In the first years after passage of the Civil Service Act of 1883, only 10 percent of government jobs were civil service jobs. The president had the power to change the designation of federal jobs, however, and as time went by, more and more positions were moved to the classified category. Presidents learned to protect the employment of their appointees by making their jobs classified and, hence, beyond the power of the next president to replace. By the time Theodore Roosevelt left office in 1909, two-thirds of federal employees were civil service. Presently, about 90 percent of the two million employees in the federal bureaucracy are in civil service positions.
In 1939, the Hatch Act was passed by Congress to de-politicize the bureaucracy. Federal employees were prohibited from participating in partisan politics, including running for office or contributing funds to parties or campaigns. Some people feel that this restriction is unnecessary or even unconstitutional. Others, however, see it as a protection both for civil service employees and for a non-partisan bureaucracy.
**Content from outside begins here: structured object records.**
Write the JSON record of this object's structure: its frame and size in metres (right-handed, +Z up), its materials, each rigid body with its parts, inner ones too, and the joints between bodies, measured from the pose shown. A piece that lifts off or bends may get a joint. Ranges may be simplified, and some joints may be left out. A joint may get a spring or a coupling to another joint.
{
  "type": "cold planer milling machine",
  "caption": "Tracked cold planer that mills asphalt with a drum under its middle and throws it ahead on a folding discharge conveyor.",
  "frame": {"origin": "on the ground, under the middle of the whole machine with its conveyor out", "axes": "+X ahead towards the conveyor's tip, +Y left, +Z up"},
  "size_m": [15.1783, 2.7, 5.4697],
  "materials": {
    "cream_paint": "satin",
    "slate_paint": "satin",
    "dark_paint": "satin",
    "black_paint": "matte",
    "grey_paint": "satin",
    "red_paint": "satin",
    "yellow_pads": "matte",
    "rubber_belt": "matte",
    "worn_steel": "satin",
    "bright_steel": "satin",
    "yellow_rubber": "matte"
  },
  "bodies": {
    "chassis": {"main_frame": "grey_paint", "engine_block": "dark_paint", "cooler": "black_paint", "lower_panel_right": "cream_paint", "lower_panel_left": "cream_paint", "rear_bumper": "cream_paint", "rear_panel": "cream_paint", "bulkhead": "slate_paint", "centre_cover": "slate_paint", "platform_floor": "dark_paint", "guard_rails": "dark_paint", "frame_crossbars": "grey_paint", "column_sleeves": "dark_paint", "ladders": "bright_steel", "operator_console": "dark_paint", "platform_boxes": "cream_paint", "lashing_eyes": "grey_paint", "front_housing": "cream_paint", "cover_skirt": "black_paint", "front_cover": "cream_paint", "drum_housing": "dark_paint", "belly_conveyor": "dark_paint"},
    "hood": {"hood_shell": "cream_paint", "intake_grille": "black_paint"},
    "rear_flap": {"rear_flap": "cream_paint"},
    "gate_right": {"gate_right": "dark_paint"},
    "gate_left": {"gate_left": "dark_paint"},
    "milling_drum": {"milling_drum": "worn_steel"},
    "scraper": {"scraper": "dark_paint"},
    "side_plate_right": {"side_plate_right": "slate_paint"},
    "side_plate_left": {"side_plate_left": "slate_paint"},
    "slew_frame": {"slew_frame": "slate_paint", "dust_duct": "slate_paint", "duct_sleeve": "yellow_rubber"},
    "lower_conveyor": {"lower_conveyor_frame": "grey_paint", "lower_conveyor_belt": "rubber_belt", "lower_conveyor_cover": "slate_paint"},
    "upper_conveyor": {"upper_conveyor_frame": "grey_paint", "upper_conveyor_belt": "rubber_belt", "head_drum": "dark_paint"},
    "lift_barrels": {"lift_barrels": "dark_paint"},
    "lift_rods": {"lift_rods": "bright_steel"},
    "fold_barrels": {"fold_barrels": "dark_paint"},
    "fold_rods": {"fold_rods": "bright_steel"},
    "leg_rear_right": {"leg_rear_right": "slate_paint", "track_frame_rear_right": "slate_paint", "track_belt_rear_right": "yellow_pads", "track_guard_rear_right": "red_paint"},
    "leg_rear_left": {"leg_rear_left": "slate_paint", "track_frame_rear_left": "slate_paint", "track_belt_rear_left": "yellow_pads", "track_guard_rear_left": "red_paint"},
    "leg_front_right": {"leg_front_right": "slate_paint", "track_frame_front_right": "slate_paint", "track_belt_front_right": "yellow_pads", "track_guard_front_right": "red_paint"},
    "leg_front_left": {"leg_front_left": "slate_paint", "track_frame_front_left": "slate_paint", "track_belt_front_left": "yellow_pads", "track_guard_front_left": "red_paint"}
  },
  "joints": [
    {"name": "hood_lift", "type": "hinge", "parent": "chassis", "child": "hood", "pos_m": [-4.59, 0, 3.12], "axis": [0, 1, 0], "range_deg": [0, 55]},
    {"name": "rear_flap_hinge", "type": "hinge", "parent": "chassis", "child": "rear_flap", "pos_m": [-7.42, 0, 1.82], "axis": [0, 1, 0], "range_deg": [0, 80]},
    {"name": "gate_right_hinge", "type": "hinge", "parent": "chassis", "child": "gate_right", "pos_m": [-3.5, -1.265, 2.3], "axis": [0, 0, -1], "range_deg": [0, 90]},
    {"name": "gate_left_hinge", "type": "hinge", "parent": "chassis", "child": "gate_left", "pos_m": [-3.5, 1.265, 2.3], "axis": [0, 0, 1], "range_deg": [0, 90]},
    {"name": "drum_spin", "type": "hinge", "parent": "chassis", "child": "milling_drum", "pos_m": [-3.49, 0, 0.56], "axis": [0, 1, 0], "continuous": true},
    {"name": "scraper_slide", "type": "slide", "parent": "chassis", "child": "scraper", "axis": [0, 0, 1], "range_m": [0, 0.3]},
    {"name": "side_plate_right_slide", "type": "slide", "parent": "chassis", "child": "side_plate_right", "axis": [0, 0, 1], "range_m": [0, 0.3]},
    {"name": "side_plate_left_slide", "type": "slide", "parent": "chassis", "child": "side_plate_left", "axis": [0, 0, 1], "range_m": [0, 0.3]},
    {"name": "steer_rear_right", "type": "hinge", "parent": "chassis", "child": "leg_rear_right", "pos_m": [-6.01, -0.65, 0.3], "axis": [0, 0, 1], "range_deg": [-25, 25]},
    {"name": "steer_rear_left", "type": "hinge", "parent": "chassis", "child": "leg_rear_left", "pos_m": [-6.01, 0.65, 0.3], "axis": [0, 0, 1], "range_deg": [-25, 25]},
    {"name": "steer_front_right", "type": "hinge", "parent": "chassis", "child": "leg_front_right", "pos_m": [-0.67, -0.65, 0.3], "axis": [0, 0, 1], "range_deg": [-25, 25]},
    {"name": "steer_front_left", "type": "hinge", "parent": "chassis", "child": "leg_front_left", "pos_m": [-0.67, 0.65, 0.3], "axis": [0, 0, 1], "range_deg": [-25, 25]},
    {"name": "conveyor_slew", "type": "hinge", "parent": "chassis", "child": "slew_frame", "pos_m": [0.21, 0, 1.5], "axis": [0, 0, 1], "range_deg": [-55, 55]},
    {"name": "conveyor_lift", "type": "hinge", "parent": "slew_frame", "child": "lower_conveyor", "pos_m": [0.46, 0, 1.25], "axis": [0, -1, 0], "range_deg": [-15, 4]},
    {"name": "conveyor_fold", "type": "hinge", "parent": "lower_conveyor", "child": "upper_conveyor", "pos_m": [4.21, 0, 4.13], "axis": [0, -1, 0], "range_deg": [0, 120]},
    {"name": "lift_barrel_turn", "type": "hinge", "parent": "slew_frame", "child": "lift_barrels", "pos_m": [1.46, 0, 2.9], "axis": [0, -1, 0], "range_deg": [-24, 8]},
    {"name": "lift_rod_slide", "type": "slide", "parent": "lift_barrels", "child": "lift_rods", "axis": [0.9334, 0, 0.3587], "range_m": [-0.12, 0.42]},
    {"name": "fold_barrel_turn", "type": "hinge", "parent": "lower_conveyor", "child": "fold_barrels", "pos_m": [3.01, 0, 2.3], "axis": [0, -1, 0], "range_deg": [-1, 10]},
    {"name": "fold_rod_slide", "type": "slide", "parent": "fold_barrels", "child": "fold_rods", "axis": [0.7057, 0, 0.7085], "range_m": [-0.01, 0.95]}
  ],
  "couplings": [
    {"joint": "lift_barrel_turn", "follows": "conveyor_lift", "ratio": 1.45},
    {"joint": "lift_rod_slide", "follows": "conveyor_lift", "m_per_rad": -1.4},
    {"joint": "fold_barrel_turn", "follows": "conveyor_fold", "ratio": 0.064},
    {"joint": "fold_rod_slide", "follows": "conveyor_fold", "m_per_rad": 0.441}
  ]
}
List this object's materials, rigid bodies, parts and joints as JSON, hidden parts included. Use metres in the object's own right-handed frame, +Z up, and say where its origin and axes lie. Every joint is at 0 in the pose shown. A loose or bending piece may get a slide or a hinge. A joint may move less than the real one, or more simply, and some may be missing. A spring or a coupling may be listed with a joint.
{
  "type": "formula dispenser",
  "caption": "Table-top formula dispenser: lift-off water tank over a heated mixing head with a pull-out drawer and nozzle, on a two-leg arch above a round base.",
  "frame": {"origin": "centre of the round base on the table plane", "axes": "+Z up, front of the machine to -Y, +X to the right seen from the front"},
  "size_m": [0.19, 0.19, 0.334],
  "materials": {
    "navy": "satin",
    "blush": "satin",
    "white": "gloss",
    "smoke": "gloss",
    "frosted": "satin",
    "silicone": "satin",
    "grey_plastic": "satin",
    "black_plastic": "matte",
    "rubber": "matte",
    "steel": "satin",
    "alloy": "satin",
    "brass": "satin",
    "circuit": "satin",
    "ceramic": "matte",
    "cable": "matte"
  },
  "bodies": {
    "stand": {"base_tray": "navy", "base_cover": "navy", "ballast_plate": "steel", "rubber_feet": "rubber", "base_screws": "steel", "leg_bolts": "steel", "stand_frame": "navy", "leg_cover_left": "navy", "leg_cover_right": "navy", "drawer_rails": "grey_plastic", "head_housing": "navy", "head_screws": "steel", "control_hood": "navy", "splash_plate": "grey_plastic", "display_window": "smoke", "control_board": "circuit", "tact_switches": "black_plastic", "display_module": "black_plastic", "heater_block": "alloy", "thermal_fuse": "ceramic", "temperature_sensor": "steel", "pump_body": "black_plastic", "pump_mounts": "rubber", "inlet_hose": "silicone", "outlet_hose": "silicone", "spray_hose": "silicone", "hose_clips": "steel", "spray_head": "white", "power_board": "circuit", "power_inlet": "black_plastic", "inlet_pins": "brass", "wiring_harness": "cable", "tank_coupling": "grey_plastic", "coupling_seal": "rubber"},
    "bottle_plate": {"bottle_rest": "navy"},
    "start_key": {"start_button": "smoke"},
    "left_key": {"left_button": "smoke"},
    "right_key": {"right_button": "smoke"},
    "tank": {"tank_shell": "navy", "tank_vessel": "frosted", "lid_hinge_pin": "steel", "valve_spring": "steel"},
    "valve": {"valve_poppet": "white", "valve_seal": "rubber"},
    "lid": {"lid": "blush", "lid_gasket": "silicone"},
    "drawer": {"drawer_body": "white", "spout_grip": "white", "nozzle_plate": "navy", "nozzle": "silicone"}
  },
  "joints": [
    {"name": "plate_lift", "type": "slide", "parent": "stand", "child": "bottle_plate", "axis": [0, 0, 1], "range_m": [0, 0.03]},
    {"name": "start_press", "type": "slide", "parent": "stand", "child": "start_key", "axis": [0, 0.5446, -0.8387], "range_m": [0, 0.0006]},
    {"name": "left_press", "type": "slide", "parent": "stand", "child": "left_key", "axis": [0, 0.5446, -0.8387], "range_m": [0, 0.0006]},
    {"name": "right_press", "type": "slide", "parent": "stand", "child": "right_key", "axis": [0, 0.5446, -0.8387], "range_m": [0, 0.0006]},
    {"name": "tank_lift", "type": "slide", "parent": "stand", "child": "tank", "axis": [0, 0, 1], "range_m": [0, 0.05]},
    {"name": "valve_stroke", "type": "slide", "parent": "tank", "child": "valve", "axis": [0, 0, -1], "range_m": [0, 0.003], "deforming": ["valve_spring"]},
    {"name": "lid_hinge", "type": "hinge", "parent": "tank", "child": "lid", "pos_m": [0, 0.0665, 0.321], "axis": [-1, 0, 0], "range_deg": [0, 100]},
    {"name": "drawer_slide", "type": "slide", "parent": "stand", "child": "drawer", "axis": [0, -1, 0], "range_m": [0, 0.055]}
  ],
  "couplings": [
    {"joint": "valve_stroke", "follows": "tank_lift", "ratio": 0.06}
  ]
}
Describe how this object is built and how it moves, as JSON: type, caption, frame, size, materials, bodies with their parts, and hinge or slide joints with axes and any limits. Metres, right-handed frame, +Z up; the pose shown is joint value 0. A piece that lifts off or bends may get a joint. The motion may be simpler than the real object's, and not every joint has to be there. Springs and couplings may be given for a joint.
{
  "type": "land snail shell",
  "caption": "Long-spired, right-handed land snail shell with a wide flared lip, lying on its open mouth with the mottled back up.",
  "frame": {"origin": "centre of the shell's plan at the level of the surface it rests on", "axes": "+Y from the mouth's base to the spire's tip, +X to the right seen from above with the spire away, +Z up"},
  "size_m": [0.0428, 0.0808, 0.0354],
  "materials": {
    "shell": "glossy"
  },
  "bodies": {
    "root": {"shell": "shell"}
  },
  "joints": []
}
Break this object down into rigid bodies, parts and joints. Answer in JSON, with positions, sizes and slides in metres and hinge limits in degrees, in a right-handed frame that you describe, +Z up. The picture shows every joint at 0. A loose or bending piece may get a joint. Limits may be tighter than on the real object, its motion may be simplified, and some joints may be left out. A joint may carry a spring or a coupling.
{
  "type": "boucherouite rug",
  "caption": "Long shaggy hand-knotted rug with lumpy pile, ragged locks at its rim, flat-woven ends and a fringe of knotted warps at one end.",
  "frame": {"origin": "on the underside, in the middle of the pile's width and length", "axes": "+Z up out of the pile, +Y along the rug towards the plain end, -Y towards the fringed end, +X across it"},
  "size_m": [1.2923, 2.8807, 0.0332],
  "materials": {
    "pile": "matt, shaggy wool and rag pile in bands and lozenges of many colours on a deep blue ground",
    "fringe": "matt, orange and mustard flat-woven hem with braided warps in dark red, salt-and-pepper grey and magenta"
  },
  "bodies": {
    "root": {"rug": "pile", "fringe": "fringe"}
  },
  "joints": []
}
In 1978, President Carter felt the bureaucracy had become stagnant because of unnecessary complexity, red tape, and lack of performance requirements. Carter called on Congress for another round of reform, and the result was the replacement of the Civil Service Commission with two new independent agencies: the Office of Personnel Management (OPM) and the Merit Systems Protection Board. The OPM takes care of recruiting and hiring federal civil service workers, and the Merit Systems Protection Board ensures adherence to the principle of hiring on merit. The Civil Service Reform Act of 1978 established the GS scales for job rating and pay. Its purpose was to reform the hiring and pay of federal employees.
During the Clinton administration, Vice President Gore headed a program called Reinvent Government that restructured the bureaucracy, cut duplication in programs, reassigned workers to new programs, and used attrition to trim the size of the bureaucracy. In addition, the bureaucracy was upgraded in technology with Internet and computer linkages for more efficiency.
Every four years, just after the presidential election, the Plum Book is published. The Plum Book is a publication issued by Congress listing all of the jobs that the president has available to appoint. These jobs usually need Senate confirmation after appointment. They vary from under-secretary positions to bureau chiefs. While the president can appoint anyone to fill these jobs, they are sometimes filled from the ranks below where the expertise in the jobs is found. For the most part, plum appointments do not stay in their jobs for long, since they often find they have little power and are constantly challenged for control by the career civil servants.
The federal bureaucracy is an enormous undertaking staffed by hundreds of thousands of people. Though it is sometimes hard to see why such a large executive branch is necessary, our nation depends on government services and regulations and, therefore, on the bureaucracy.